(Parts and joints as JSON)
◇ ◇ ◇ ◇ ◇

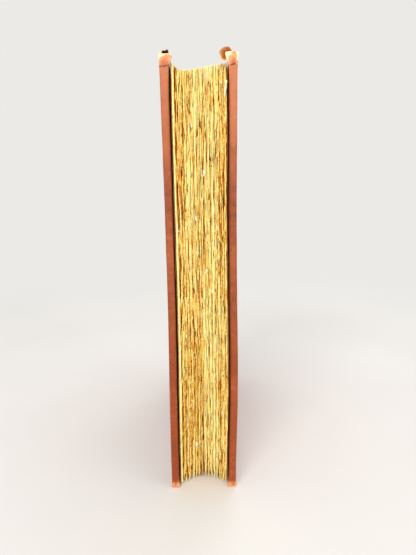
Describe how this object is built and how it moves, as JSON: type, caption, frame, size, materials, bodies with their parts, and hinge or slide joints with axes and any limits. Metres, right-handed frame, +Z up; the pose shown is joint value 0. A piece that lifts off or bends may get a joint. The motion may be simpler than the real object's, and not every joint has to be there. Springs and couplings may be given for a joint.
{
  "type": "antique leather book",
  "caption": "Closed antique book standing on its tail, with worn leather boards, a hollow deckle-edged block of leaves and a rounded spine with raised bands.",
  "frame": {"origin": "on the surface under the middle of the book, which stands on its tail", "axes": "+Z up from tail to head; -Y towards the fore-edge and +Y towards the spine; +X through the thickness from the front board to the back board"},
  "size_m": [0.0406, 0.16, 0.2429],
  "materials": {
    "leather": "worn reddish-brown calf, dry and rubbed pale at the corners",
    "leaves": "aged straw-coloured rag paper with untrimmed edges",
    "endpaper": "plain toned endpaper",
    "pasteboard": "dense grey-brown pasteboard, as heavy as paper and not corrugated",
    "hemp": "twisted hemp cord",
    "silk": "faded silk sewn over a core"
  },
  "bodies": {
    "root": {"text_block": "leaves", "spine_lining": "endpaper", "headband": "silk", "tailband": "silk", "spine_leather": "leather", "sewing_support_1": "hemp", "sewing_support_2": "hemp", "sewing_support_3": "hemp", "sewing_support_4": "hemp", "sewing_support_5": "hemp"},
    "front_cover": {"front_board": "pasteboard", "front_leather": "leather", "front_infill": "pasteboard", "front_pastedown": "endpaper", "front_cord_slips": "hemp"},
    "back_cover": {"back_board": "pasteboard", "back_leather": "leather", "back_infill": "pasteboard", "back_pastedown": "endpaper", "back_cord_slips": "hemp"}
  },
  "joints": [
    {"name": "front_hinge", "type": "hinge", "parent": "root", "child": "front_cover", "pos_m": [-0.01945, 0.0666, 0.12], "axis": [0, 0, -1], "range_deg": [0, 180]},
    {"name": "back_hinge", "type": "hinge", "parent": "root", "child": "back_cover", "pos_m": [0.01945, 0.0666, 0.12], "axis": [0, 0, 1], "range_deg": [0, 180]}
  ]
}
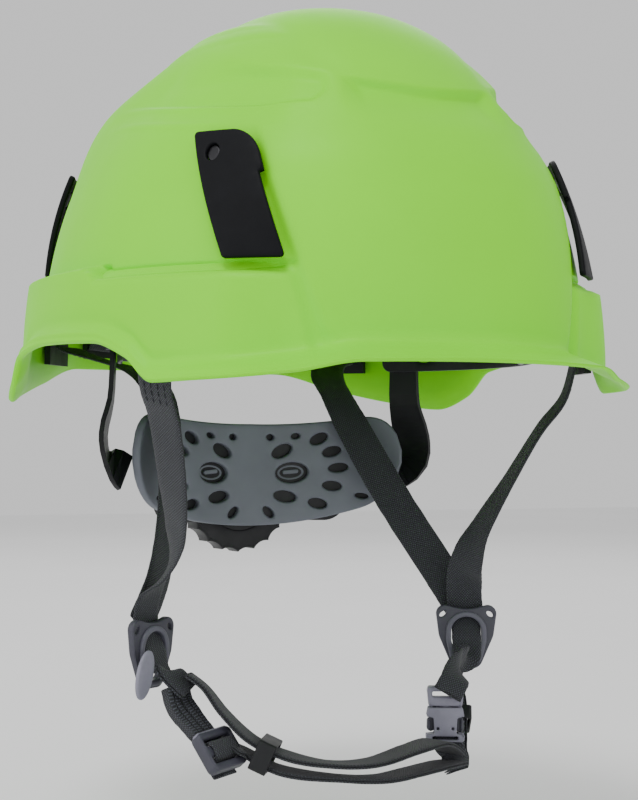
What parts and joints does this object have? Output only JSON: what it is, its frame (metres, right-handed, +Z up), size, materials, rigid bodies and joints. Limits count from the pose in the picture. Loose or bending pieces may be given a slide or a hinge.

◇ ◇ ◇ ◇ ◇

# Exercise objective
Your task is to give the records above again, exactly.

# Worked solution
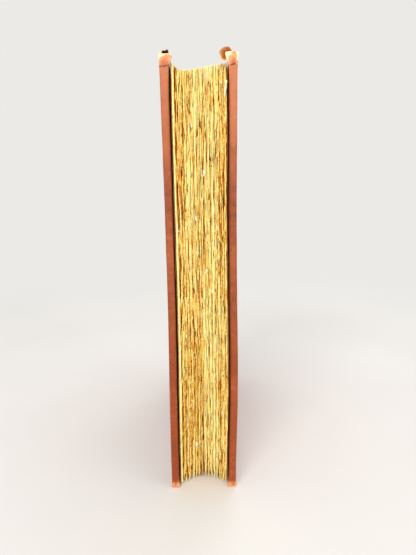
Describe how this object is built and how it moves, as JSON: type, caption, frame, size, materials, bodies with their parts, and hinge or slide joints with axes and any limits. Metres, right-handed frame, +Z up; the pose shown is joint value 0. A piece that lifts off or bends may get a joint. The motion may be simpler than the real object's, and not every joint has to be there. Springs and couplings may be given for a joint.
{
  "type": "antique leather book",
  "caption": "Closed antique book standing on its tail, with worn leather boards, a hollow deckle-edged block of leaves and a rounded spine with raised bands.",
  "frame": {"origin": "on the surface under the middle of the book, which stands on its tail", "axes": "+Z up from tail to head; -Y towards the fore-edge and +Y towards the spine; +X through the thickness from the front board to the back board"},
  "size_m": [0.0406, 0.16, 0.2429],
  "materials": {
    "leather": "worn reddish-brown calf, dry and rubbed pale at the corners",
    "leaves": "aged straw-coloured rag paper with untrimmed edges",
    "endpaper": "plain toned endpaper",
    "pasteboard": "dense grey-brown pasteboard, as heavy as paper and not corrugated",
    "hemp": "twisted hemp cord",
    "silk": "faded silk sewn over a core"
  },
  "bodies": {
    "root": {"text_block": "leaves", "spine_lining": "endpaper", "headband": "silk", "tailband": "silk", "spine_leather": "leather", "sewing_support_1": "hemp", "sewing_support_2": "hemp", "sewing_support_3": "hemp", "sewing_support_4": "hemp", "sewing_support_5": "hemp"},
    "front_cover": {"front_board": "pasteboard", "front_leather": "leather", "front_infill": "pasteboard", "front_pastedown": "endpaper", "front_cord_slips": "hemp"},
    "back_cover": {"back_board": "pasteboard", "back_leather": "leather", "back_infill": "pasteboard", "back_pastedown": "endpaper", "back_cord_slips": "hemp"}
  },
  "joints": [
    {"name": "front_hinge", "type": "hinge", "parent": "root", "child": "front_cover", "pos_m": [-0.01945, 0.0666, 0.12], "axis": [0, 0, -1], "range_deg": [0, 180]},
    {"name": "back_hinge", "type": "hinge", "parent": "root", "child": "back_cover", "pos_m": [0.01945, 0.0666, 0.12], "axis": [0, 0, 1], "range_deg": [0, 180]}
  ]
}
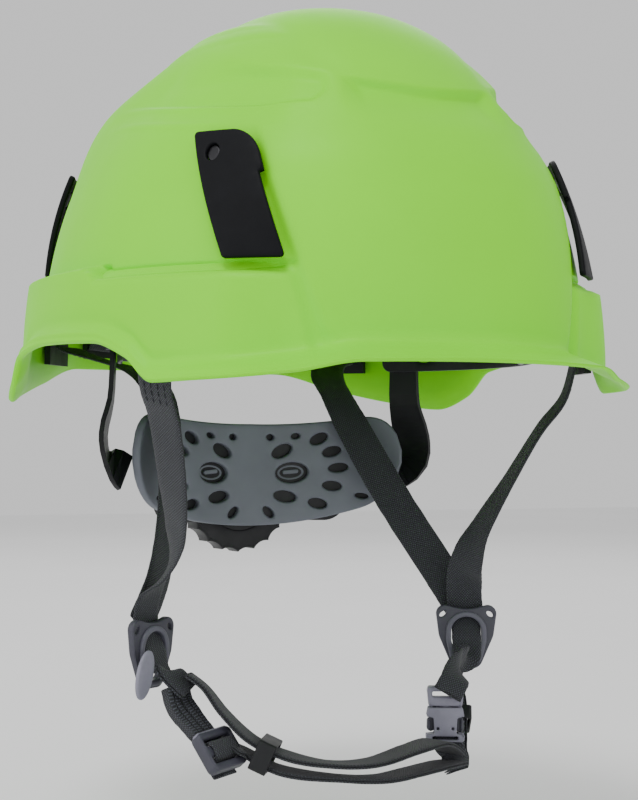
What parts and joints does this object have? Output only JSON: what it is, its frame (metres, right-handed, +Z up), size, materials, rigid bodies and joints. Limits count from the pose in the picture. Loose or bending pieces may be given a slide or a hinge.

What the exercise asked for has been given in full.